Up until this point I have no huge problems with Mac - actually, if you look at it the right way, she didn't quite lie. She sort of lied by omission, but she didn't say precisely WHEN she shot him - she said she shot him. Which, as you could tell by watching her, she felt guilty about it, and felt more that she had done it than "it was an accident, and no one's fault." I think Farrow's a better guy than I gave him credit for in the last episode we saw him in - he was watching Mac's six, trying to protect her, saying there was not to be any more testimony that hurt her...

But then there's the issue of Brumby. He didn't bother me too much last week - I didn't like his comment to Mac about "Doesn't mean your company has to be sober", but it was excuseable in my mind because he didn't realize why she doesn't drink. This episode, though...he was downright rotten, trying to pin the murder on Mac to get off his client instead of working in tandem with Harm to get them both off. I was thoroughly glad when Mac slapped him. And then at the end he has the nerve to ask her out to dinner...AND SHE SAID YES! I gotta go with Harm on this. "He just tried to pin a murder on you, you're gonna go to dinner with him?" "Give him a chance to apologize," she answers. Harm sighs and shakes his head. "The men you pick..."

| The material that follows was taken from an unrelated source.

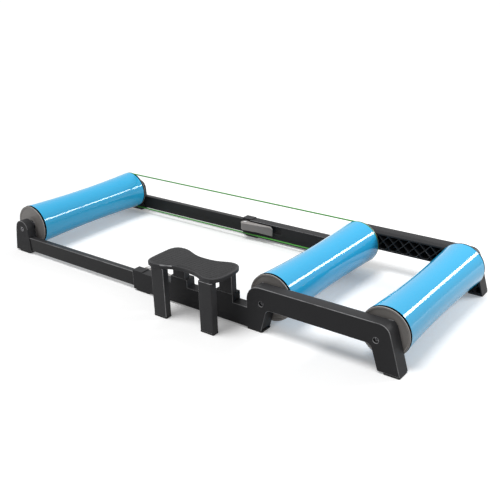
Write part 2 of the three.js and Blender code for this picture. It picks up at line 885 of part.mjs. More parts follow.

All in all, not a bad episode, contrary to what many people have said. I actually liked it - and no, I don't like regular soap operas. I liked the episode because I don't think it was like some sort of soap, and because I think it added a different facet to Mac, something beyond what we see most of the time. Part of her that's more afraid than she lets on, part of her past that makes her tick.

Or maybe that's just the fanfic writer in me speaking.